From the deserts of the Southwest to the shining Atlantic Coast, the USA is as sweet as it gets. In this tour de food, B. Dylan Hollis takes you on a delicious road trip to taste everything from the coffee-crazed creations of the Pacific Northwest to the larger-than-life sheet cakes of Texas.
You’ll be hitting the pavement in vintage style as you journey with Dylan through the culture capitals of America to savor the very best bakes the nation has to offer. His retro recipes span the decades from the 1900s to the 2000s and feature famous (and forgotten) desserts from every state.
With his signature wry humor, Dylan explores the US and uncovers the history of nostalgic local favorites, including Boston Cream Pie on the cobbled streets of Beantown, Beignets in the sultry heat of jazzy New Orleans, and Date Cream scooped up poolside in Palm Springs.
Baking Across America is the highly anticipated successor to Baking Yesteryear and delivers 100 wild, wacky, and wonderful recipes from every star-spangled corner of the good ol’ US of A.
PUBLISHERS WEEKLY
TikTok star Hollis's appealing follow-up to Baking Yesteryear offers 100 "darn-good" recipes from across the U.S. Hollis affects his trademark gee-whiz enthusiasm for quirky local delicacies like strawberry pretzel salad from Pennsylvania, which fills a crushed-pretzel crust with a mixture of Cool Whip, cream cheese, and strawberry gelatin powder; and Chicago's "Atomic Cake," which stacks banana, chocolate, and vanilla sponges.
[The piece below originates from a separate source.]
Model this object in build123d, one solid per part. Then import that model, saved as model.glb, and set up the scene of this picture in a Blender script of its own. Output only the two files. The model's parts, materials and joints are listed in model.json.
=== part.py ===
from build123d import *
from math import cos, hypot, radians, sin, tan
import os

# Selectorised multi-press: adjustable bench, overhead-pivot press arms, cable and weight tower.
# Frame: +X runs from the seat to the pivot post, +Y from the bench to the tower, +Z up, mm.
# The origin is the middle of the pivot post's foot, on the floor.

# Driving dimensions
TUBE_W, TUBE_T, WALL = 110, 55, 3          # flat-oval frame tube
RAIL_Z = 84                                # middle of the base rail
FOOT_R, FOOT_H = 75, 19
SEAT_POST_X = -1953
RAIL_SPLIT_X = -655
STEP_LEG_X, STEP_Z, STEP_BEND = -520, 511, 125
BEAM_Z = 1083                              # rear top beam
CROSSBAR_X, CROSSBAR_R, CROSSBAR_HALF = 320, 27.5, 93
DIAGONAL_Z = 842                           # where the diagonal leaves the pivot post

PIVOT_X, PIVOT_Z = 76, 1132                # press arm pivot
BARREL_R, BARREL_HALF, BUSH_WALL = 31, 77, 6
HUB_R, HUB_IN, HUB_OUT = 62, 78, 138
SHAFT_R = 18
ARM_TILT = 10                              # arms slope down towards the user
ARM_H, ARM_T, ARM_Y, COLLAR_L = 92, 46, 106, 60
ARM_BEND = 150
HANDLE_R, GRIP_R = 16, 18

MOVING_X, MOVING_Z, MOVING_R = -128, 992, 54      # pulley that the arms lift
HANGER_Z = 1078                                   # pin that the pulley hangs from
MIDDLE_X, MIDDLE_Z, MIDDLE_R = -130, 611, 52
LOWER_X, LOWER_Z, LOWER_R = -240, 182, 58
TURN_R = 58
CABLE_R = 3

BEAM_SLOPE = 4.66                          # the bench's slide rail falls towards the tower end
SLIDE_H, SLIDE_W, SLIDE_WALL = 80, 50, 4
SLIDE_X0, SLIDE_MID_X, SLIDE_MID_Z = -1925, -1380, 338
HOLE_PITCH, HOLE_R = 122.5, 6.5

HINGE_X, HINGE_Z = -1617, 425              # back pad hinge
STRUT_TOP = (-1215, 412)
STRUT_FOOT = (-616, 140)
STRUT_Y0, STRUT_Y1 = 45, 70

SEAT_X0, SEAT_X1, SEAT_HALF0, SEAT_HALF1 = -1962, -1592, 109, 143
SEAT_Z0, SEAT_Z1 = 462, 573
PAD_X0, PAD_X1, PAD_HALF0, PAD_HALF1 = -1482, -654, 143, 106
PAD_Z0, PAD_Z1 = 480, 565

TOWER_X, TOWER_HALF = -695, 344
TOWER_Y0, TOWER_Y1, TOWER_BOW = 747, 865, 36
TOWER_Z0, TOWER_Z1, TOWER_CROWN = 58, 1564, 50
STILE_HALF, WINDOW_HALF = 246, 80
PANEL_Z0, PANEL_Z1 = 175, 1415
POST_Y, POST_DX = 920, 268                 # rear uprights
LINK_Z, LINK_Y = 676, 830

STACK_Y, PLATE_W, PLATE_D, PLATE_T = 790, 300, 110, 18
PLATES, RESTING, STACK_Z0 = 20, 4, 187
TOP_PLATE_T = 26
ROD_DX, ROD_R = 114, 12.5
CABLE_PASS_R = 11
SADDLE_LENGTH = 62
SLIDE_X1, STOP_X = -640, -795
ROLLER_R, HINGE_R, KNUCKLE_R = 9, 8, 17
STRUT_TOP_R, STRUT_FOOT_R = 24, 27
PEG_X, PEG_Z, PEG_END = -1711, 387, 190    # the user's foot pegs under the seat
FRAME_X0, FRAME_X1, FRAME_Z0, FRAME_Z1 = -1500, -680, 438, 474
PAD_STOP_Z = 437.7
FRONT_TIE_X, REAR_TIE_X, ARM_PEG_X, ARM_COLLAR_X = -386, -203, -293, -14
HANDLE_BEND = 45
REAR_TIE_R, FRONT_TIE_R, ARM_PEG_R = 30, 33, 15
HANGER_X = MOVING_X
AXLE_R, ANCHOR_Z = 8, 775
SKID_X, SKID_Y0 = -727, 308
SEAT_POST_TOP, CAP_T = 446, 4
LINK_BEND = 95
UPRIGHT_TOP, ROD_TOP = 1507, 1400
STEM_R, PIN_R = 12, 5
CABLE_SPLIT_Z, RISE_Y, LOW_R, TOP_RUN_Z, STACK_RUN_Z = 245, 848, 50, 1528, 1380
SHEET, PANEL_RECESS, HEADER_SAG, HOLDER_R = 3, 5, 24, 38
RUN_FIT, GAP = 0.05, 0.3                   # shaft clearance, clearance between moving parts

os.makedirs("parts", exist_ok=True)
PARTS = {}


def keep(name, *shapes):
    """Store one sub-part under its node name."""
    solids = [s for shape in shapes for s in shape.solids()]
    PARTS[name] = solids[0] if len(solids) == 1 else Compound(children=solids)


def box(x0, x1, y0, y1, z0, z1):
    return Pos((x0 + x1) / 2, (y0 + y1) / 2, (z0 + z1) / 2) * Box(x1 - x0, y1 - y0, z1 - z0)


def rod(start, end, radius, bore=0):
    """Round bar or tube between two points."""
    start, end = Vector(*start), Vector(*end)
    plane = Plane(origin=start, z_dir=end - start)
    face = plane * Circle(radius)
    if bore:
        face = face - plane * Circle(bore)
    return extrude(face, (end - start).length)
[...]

A jokey style permeates the recipe headnotes (Watergate was Nixon's "saucy bid to undermine the presidential election of 1972") and sidebars on cultural capitals occasionally feature awkward syntax (in New Orleans, "whispers and tales of a cryptic and occult past writhe just below perception"). Thankfully, the recipes themselves are more straightforward, even those for complex projects like povitica, a honey and walnut bread from Kansas. Hollis's culinary road trip unearths some relatively unknown gems, including a historic layer cake from Alabama that features in To Kill a Mockingbird and rolled cocoa-filled pastries sold along Route 65 in the Ozarks. Despite the title, many dishes are not baked at all, like New York's chilled Waldorf salad gelatin ring, Georgia hush puppies, and California "Mojave Nuggets," a confection made of coconut and almond. Fans of kitschy culinary nostalgia will happily go along for the ride.